Gradient difference approaches (Iribe–Nakaza, DDIN) in MPS directly address discretization errors for gradient and higher-order operators on irregular point sets. These methods bridge the gap to SPH in terms of polynomial reproducibility and have demonstrated second-order convergence in benchmark problems, with significant reduction in bias relative to classical MPS (Isshiki et al., 2017).

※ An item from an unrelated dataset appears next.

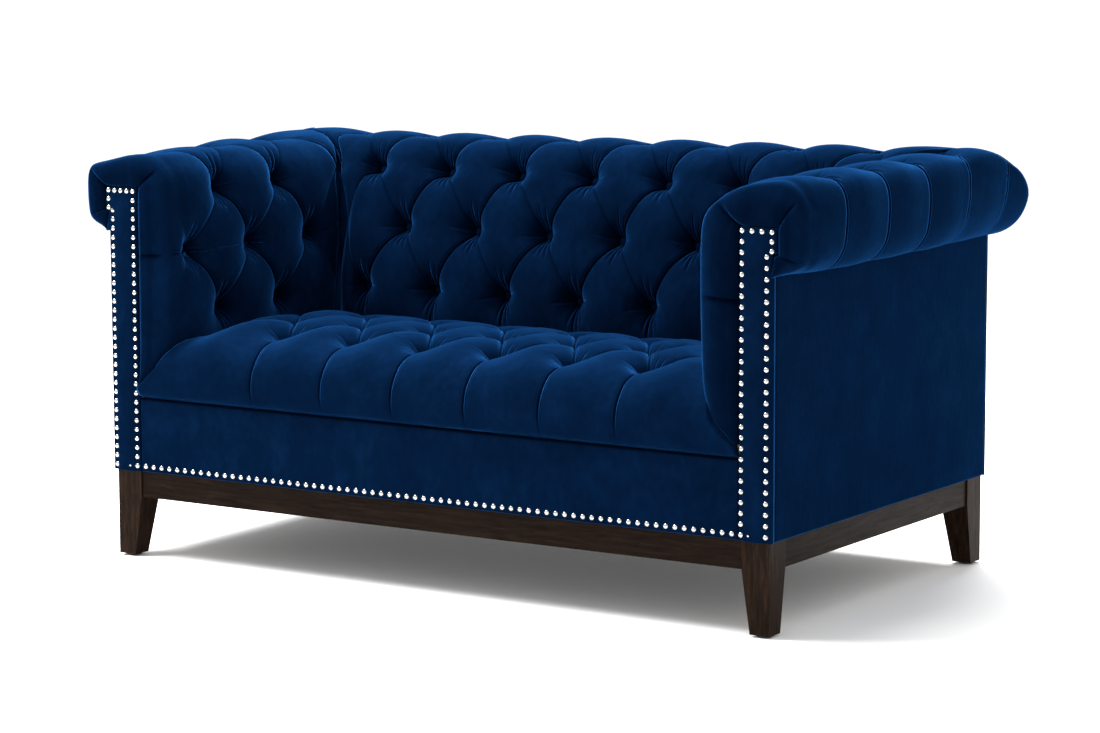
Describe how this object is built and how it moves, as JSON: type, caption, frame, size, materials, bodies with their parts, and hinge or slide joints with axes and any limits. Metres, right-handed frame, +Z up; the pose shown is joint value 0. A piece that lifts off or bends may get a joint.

Structure-Preserving Integration

Discrete gradient methods are foundational in energy-conservative and dissipative integration of gradient flows and Hamiltonian systems. Recent advances extend to higher-order accuracy using discontinuous Galerkin time-stepping, yielding nodal superconvergence ( $O(\tau^{2k+1})$ ) and exact structure preservation (Kemmochi, 2023).

Federated Learning

GDA enables AMSFL to achieve improved global accuracy and reduced communication cost versus FedAvg and SCAFFOLD, leveraging error estimation with negligible overhead (one additional gradient subtraction per local step) (Xu, 27 May 2025). On NSL-KDD, AMSFL reached $0.9023$ accuracy with fewer communication rounds and higher stability.

Derivative-Free and Noisy Optimization

Gradient difference estimators paired with adaptive sampling maintain sample complexity $O(1/\epsilon^2)$ and exhibit superior robustness when high-variance or noisy objective evaluations preclude direct gradient use (Bollapragada et al., 11 Jan 2025, Boresta et al., 2021). Filtering central differences (NMXFD) yields lower variance and better empirical accuracy than standard CFD, particularly in presence of evaluation noise (Boresta et al., 2021).

Computer Vision

Gradient difference metrics have been used to localize scene text. In a wavelet-compressed domain, the maximum difference of horizontal gradients over local windows robustly isolates high-contrast, high-frequency features characteristic of text, followed by logical fusion and morphological post-processing (Shekar et al., 2015).

5. Limitations, Assumptions, and Parameter Dependencies

The validity and performance of gradient difference methods are subject to inherent assumptions:

Smoothness Assumptions: Lipschitz continuity of gradients and, for higher order, Hessian regularity, are critical for small-bias approximations. The quadratic remainder in Taylor expansion can dominate for large step-sizes or high curvature regions (Xu, 27 May 2025, Boresta et al., 2021).
Coverage and Conditioning: In meshless settings, consistency and convergence require adequate and well-distributed local stencils; least-squares solvers can become ill-conditioned if neighbor geometry is poor. Regularization and smooth weighting mitigate these effects (Isshiki et al., 2017).
Parameter Choices: The step size $h$ (or analogous smoothing/finite-difference radius $\nu$ , scale $\sigma$ ) mediates the bias–variance trade-off. In stochastic methods, adaptive control of batch size and direction count further governs estimator quality (Bollapragada et al., 11 Jan 2025).
Problem Structure: Many theoretical guarantees require convexity or strong convexity of the underlying functional; extensions to nonconvex settings are often heuristic (Xu, 27 May 2025).

6. Comparative Advantages and Drawbacks

Gradient difference methods offer flexible, lightweight alternatives to full analytic or automatic differentiation, particularly in settings where:

Function evaluations are available but gradients are not (black-box models, simulations, privacy-preserving federated learning) (Taminiau et al., 13 Jan 2026, Bollapragada et al., 11 Jan 2025).
Irregular, meshless domains preclude standard finite-difference stencils (Isshiki et al., 2017).
Preservation of invariant structures (energy, momentum) in numerical integration is paramount (Kemmochi, 2023).
Data is noisy, and filter-based differences or statistical aggregation can reduce estimator variance (Boresta et al., 2021).

However, such methods can be less efficient or accurate for high-dimensional or poorly conditioned problems if parameters are not tuned, require additional local solves or function calls, and may be sensitive to noise without post-processing/averaging.

7. Summary Table: Representative Gradient Difference Approaches

Method	Core Principle	Typical Application
Discrete Gradient (structure-preserving)	Discrete chain rule for energy	Conservative ODE/PDE integrators (Kemmochi, 2023)
GDA (AMSFL)	First-order difference as drift	Federated learning error modeling (Xu, 27 May 2025)
Least-Squares Meshless Gradient	Local Taylor fit, weighted LS	Meshless fluid/particle methods (Isshiki et al., 2017)
Central/Mixed FD with Filtering	Multi-scale, filtered differences	Derivative-free noisy optimization (Boresta et al., 2021, Bollapragada et al., 11 Jan 2025)
Riemannian FD (intrinsic/extrinsic)	Tangent basis, finite-diff.	Riemannian optimization (Taminiau et al., 13 Jan 2026)

These frameworks, unified by the exploitation of local gradient differences, continue to be central in the design of numerical schemes and optimization algorithms where analytic gradients are unavailable, unreliable, or insufficiently informative.